I recently asked a first-year student what the difference was between a rock and a mineral and he replied, “A rock is like a salad…” His immediate reply started me thinking about using food analogues to teach geological concepts. I subsequently found this approach has been widely studied and proven to be effective. For example, Baker et al. (2004) used the viscosities of common foods as analogues for silicate melts to help teach students about igneous processes. In this study, the viscosities of maple syrup, molasses, ketchup, and smooth peanut butter were all measured at 25 °C and 1 bar and compared with the viscosities of natural silicate melts. The viscosity of peanut butter turned out to be near to that of a rhyolitic melt with ∼2 wt% H2O at 800 °C, and the viscosity of ketchup near to that of an anhydrous, molten tholeiitic basalt at 1,200 °C. Students who had been taught silicate melt viscosities using food analogues retained their knowledge of silicate melt viscosities better than students who had not used food examples. Inspired by this, and seeking a new way to introduce concepts of rheology and phase stability in a class on Earth materials, I turned to a common food that is familiar to all: chocolate. Chocolate is a fascinating and complex material, displaying many properties analogous to Earth materials. And if your interest is piqued, read a more detailed description of the science of chocolate in Stephen Beckett's book of the same name, The Science of Chocolate (2008).
Chocolate is made by first mixing sugar with chocolate liquor (cocoa beans that have been fermented, roasted, and ground until they form a liquid of cocoa butter and cocoa solids). This mixture is then ground, and more cocoa butter is added along with the emulsifier lecithin, which makes the ingredients blend together. There may then be additives such as milk powder and/or fruits and nuts. Although we think of chocolate as a solid, it is normally a liquid (the liquor) and is only solidified just before it is ready to be packaged or eaten.
The rheology of the chocolate—how it deforms and flows under the influence of mechanical forces—is very important in producing its correct weight, appearance, and, most importantly, its taste! Chocolate is a non-Newtonian liquid, which means that its viscosity varies with the application of mechanical forces, such as shear stress. A simple experiment demonstrates this concept. Take a piece of chocolate and insert it into your mouth, letting it melt on your tongue. Next, press this highly viscous liquid against the roof of your mouth. Note how the application of the mechanical force decreases the viscosity of the chocolate so that it flows over the surfaces of your tongue and palate. The key to making the best melt-in-your-mouth chocolate depends on its crystal structure.

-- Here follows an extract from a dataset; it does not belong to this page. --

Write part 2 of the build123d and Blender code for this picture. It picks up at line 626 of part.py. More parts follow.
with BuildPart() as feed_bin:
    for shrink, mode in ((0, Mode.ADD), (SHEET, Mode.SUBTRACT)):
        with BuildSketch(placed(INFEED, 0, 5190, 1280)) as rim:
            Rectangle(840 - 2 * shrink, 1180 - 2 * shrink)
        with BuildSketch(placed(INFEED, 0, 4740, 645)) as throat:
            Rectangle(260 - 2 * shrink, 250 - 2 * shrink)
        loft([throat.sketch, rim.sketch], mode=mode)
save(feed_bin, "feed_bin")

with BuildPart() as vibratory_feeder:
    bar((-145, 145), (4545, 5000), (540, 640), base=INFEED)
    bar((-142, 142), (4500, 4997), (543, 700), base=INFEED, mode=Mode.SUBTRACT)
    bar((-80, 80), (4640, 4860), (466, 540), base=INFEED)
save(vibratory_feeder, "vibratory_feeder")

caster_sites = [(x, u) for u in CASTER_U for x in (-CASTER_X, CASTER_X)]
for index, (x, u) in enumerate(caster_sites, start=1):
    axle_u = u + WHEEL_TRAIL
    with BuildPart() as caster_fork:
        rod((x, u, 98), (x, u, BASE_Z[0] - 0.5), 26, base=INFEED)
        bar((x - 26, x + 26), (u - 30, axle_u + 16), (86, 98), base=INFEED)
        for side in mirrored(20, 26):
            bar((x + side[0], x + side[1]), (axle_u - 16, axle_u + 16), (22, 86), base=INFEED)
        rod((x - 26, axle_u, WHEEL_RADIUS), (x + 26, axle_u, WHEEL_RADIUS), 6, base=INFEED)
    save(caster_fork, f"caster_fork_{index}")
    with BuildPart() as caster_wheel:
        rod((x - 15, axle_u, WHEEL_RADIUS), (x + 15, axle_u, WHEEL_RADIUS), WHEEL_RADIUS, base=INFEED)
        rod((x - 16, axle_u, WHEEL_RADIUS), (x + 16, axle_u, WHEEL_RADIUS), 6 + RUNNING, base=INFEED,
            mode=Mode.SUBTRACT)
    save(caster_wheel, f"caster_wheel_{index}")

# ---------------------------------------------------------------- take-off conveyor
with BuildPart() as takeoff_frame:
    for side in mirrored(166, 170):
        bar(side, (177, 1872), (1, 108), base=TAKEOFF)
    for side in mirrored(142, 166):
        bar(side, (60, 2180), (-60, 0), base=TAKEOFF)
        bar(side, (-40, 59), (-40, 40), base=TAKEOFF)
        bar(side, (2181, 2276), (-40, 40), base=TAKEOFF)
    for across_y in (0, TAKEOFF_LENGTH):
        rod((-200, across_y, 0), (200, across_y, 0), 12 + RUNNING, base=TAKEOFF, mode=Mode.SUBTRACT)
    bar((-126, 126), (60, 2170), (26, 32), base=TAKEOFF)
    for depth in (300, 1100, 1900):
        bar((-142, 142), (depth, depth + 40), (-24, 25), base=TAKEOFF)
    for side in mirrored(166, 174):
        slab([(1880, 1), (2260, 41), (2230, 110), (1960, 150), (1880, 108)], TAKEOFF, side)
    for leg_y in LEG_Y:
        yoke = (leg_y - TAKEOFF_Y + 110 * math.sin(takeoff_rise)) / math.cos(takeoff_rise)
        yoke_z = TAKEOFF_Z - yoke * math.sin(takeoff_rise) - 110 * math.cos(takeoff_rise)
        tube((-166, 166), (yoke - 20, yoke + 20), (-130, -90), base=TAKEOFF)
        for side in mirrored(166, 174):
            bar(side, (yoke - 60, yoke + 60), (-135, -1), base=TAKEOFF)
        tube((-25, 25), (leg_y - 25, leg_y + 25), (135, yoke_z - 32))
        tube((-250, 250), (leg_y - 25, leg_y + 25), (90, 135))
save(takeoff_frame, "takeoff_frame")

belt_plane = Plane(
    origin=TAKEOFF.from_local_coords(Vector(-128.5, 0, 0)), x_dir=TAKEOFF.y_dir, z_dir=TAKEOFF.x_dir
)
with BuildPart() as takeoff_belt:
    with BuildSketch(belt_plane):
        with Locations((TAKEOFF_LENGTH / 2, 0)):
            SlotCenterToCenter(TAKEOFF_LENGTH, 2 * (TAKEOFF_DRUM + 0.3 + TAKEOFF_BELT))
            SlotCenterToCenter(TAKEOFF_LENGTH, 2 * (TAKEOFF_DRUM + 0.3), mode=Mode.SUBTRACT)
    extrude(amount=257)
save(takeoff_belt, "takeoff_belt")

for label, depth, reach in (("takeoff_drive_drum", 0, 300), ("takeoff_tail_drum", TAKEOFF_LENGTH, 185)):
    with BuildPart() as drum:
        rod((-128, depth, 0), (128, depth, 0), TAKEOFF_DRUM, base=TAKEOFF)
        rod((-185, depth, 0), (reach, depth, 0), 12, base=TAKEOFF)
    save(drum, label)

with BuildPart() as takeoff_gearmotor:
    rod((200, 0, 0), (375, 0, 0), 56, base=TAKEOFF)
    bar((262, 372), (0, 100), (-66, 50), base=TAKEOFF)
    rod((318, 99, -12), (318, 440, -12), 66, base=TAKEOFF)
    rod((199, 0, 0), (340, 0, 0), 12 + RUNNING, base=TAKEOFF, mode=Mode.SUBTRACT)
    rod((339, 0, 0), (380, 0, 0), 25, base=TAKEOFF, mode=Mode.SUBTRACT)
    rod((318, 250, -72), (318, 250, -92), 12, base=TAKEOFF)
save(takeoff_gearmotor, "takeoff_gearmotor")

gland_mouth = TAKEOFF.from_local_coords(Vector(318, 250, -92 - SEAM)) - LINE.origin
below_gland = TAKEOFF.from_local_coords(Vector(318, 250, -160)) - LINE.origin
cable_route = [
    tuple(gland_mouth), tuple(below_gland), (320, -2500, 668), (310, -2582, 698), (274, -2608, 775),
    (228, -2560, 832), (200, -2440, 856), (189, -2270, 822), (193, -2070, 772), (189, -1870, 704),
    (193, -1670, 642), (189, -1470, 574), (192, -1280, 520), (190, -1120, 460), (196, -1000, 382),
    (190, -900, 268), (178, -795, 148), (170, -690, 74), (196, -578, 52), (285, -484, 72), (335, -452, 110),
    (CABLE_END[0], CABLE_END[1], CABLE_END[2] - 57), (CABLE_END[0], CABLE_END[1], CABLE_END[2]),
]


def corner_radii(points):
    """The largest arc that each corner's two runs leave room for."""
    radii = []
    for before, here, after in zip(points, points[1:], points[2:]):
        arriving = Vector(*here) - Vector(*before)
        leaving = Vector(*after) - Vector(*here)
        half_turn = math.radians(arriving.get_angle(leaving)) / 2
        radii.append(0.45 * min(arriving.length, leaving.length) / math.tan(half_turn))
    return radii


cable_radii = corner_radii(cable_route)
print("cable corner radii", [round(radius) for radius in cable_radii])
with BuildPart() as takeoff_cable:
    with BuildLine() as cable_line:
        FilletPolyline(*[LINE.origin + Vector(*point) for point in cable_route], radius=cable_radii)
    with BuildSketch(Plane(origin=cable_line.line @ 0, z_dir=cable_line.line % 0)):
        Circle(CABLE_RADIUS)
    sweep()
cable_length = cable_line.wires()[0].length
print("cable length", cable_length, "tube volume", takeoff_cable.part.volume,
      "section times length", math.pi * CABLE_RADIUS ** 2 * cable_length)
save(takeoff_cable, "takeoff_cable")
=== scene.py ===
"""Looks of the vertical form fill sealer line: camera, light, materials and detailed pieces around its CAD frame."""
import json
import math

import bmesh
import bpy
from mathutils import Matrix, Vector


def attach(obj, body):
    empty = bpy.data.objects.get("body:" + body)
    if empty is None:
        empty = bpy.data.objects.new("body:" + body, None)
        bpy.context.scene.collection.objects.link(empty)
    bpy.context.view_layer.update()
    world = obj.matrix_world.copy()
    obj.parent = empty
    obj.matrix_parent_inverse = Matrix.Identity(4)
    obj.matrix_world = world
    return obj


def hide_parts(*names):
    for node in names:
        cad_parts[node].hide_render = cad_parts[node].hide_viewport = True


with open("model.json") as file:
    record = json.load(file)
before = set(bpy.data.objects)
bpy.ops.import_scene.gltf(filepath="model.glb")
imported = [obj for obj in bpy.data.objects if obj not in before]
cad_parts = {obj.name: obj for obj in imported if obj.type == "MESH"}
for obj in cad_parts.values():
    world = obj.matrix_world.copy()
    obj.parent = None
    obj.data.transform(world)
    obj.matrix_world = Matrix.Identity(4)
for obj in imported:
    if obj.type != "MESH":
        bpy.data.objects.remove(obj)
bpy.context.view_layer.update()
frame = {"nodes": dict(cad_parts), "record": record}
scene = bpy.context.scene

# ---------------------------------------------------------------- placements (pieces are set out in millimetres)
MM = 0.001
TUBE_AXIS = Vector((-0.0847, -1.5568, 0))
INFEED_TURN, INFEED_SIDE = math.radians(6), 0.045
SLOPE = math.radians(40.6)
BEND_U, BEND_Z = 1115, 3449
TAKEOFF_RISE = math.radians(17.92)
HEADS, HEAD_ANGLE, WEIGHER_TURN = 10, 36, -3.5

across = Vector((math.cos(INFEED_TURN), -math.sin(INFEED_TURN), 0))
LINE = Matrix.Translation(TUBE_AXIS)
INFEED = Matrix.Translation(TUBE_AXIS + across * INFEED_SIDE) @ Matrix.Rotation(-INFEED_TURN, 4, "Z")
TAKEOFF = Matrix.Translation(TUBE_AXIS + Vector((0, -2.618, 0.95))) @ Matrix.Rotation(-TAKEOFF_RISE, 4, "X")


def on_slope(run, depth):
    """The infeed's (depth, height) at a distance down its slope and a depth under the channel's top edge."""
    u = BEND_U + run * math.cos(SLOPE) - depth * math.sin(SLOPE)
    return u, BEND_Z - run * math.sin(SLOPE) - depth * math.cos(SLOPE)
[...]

Of all the ingredients in chocolate, it is the cocoa butter that determines its crystal structure. To complicate matters, there are different ways that the individual molecules of cocoa butter can pack together: these different ways lead to six polymorphic forms, designated as I–VI or, alternatively, as γ, α, β2', β1', β2, β1. The cocoa butter polymorphs form at different temperatures, the rates of formation being dependent on temperature. The polymorphs greatly affect the taste and texture of a chocolate by controlling its melting point, how easily it snaps, as well as its strength, glossiness, and texture. For example, the thermodynamically most stable polymorph is VI (β1), which is visually unattractive and has a dull surface. It melts slowly to produce a sandy sensation when being eaten and has a soft texture similar to candle wax. The desired polymorph of chocolate is form V (β2), which displays a glossy surface, crisp hardness, and produces that pleasant melting sensation in the mouth. The challenge is to make the chocolate crystallize in this metastable, but preferred, form. And this is done by tempering.
Tempering involves melting chocolate to about 50 °C to erase all memory of existing crystalline structures and then cooling the chocolate to about 26–27 °C to form a mix of crystals. It is then warmed back up to 30–32 °C to remove the undesirable III and IV (β') polymorphs, leaving only the V (β2) crystals which have a melting point of 33–34 °C. In practice, some of the undesired polymorphs remain, so seed crystals of the desired polymorph are added to the partially molten chocolate to promote nucleation. This part of the process also results in a smaller particle size, which gives the chocolate a smooth appearance. Once fully tempered, however, your prized chocolate bar may still undergo undesired changes. Over time, the metastable V crystals will slowly transform into the thermodynamically stable polymorph VI (β1). Larger crystals of this polymorph will appear on the chocolate's surface to give it a greyish appearance, something often referred to as “chocolate bloom”. At room temperature, this reversible transformation limits the shelf life of chocolate to several months, but the shelf life can be extended if such chocolate is stored in a refrigerated environment. Unfortunately, as you may have discovered by leaving your chocolate in the sun or in a warmed-up car, the undesirable phase transition to polymorph VI (β2) happens quickly at higher temperatures. If this phase transition occurs, the hard work of tempering the chocolate is lost and you will have chocolate that is dull, soft and melts slowly in the mouth!
I hope you have enjoyed this brief tour of the material science of chocolate and you have identified many of the processes and properties that we also find in the less edible Earth materials. Some food for your geological thought.